After suffering an arm injury in 1965, he lost his fastball and was relegated to the minor leagues before trying to revive his career as a knuckleball pitcher.

Bouton had often regaled listeners with tales of his antics in baseball, and as he sought to make the roster of the 1969 Seattle Pilots, he decided to take notes.

“Ball Four” — the title was suggested by a woman who overheard Bouton talking about his project in a bar — was published in 1970, with the editorial help of sportswriter Leonard Shecter.

It was in the form of a season-long diary and was modeled in part on “The Long Season,” a 1960 book by big-league pitcher Jim Brosnan. But no one had ever captured the humor, profanity and pathos of a major-league clubhouse with the candor that Bouton did in “Ball Four.”

“When I made it to the Yankees,” he told the New York Times in 1983, “it was like walking in this wonderland, this crazy place. … With ‘Ball Four,’ I never meant to make an investigation of a subculture. I just wanted to share the nonsense.”

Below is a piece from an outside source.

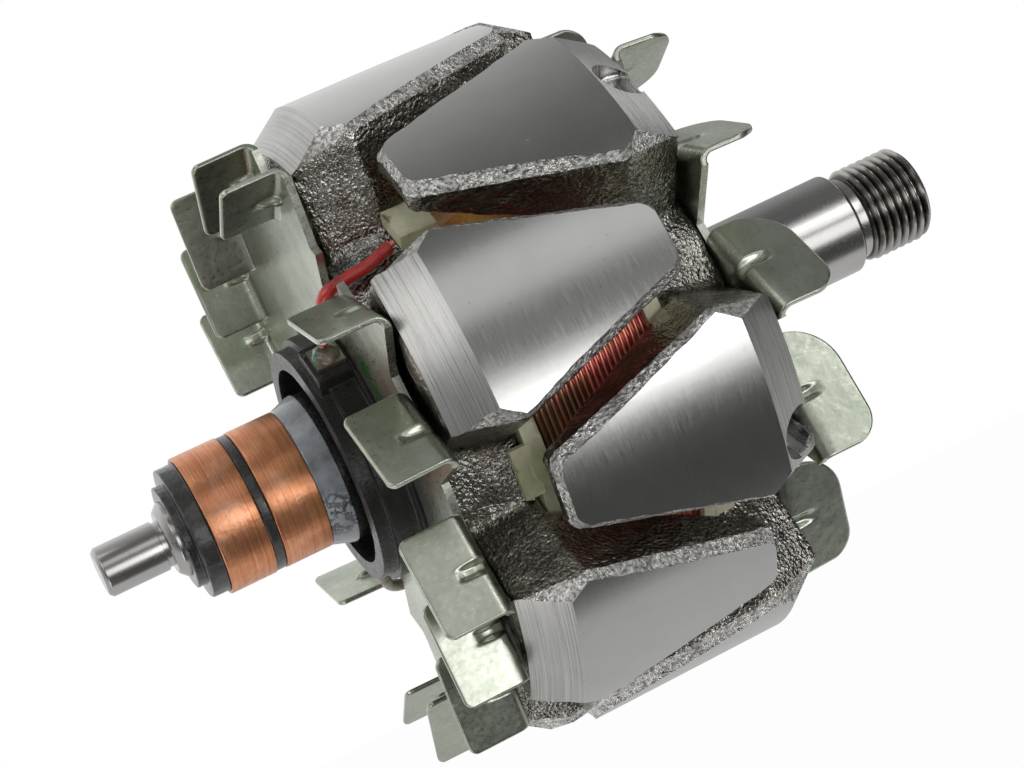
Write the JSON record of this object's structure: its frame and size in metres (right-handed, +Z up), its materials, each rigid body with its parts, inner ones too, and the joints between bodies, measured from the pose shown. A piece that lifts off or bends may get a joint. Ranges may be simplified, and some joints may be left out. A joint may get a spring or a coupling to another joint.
{
  "type": "alternator rotor",
  "caption": "Claw-pole rotor for a vehicle alternator: a wound field coil between interleaved steel claws, with a fan at each end, slip rings at one end of the shaft and a thread at the other.",
  "frame": {"origin": "the middle of the shaft, on its axis, which is also the middle of the whole rotor", "axes": "+X along the shaft from the slip rings to the thread, +Z up, +Y completes the frame"},
  "size_m": [0.1456, 0.1064, 0.1064],
  "materials": {
    "ground_steel": "ground, bright",
    "forged_steel": "rough forged sides with bright turned faces",
    "nylon": "cream with a green tint",
    "enamelled_wire": "dark red enamel, glossy",
    "varnished_tape": "amber varnish",
    "zinc_plate": "dull zinc, slightly green",
    "ring_copper": "satin copper",
    "black_moulding": "satin black",
    "collar_resin": "glossy blue-grey",
    "guard_moulding": "black",
    "conductor_copper": "plain copper",
    "terminal_plate": "tinned copper",
    "solder": "solder under dark varnish",
    "lead_sleeve": "dark red varnished sleeve",
    "lead_wire": "enamelled copper"
  },
  "bodies": {
    "root": {"shaft": "ground_steel", "rear_pole": "forged_steel", "front_pole": "forged_steel", "bobbin": "nylon", "field_coil": "enamelled_wire", "start_lead_tape": "varnished_tape", "finish_lead_tape": "varnished_tape", "rear_fan": "zinc_plate", "front_fan": "zinc_plate", "outer_slip_ring": "ring_copper", "inner_slip_ring": "ring_copper", "slip_ring_moulding": "black_moulding", "ring_collar": "collar_resin", "guard_ring": "guard_moulding", "outer_ring_lead": "conductor_copper", "inner_ring_lead": "conductor_copper", "start_terminal": "terminal_plate", "finish_terminal": "terminal_plate", "start_solder_bead": "solder", "finish_solder_bead": "solder", "start_lead_sleeve": "lead_sleeve", "finish_lead_sleeve": "lead_sleeve", "start_lead_wire": "lead_wire", "finish_lead_wire": "lead_wire"}
  },
  "joints": []
}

When excerpts appeared in Look magazine, guardians of baseball’s traditions — including sportswriters, players and executives — were aghast. Bouton had broken baseball taboos, they fumed, revealing that players cheated on their wives, took amphetamines, drank to excess and cursed with colorful abandon.

Baseball commissioner Bowie Kuhn wanted “Ball Four” banned and summoned Bouton to his office, demanding that he repudiate his own book.

Bouton refused to change a word, and the publicity helped make “Ball Four” one of the best-selling sports books of all time, with more than 5.5 million copies in print.

Sports Illustrated named it the third-best book ever written on sports, after A.J. Liebling’s “The Sweet Science,” about boxing, and Roger Kahn’s elegy to the Brooklyn Dodgers, “The Boys of Summer.”

Some of Bouton’s most scandalous revelations concerned his former team, including Yankee superstar Mickey Mantle, who could be churlish and mean behind his country-boy grin.

“I’ve seen him close a bus window on kids trying to get his autograph,” Bouton wrote. He added that the oft-injured Mantle sometimes played while nursing a hangover.

James Alan Bouton was born March 8, 1939, in Newark, N.J., and grew up in New Jersey and the Chicago suburbs. He attended Western Michigan University before signing with the Yankees in 1958 for $30,000 — paid out over three years.

Bouton made the major league team in 1962 and had his finest season the following year, when he was named an All-Star, with a 21-7 record and 2.53 ERA. In 1964, he was 18-13, with a 3.02 ERA. He won two games in the 1964 World Series.

Nicknamed “Bulldog,” he pitched with such fierce determination that his cap often came off when he threw the ball.

After the Yankees gave up on him in 1968, Bouton turned to the knuckleball, a temperamental pitch he learned as a boy. He retired during the 1970 season, after struggling with the Astros.

Bouton published a second book, “I’m Glad You Didn’t Take It Personally,” in 1971 and spent five years as a television sportscaster in New York. He published several updated editions of “Ball Four” and a baseball novel, “Strike Zone” (with Eliot Asinof ), that appeared in 1994. Another book, “Foul Ball” (2003), was about his unsuccessful efforts to save a minor-league ballpark in Pittsfield, Mass.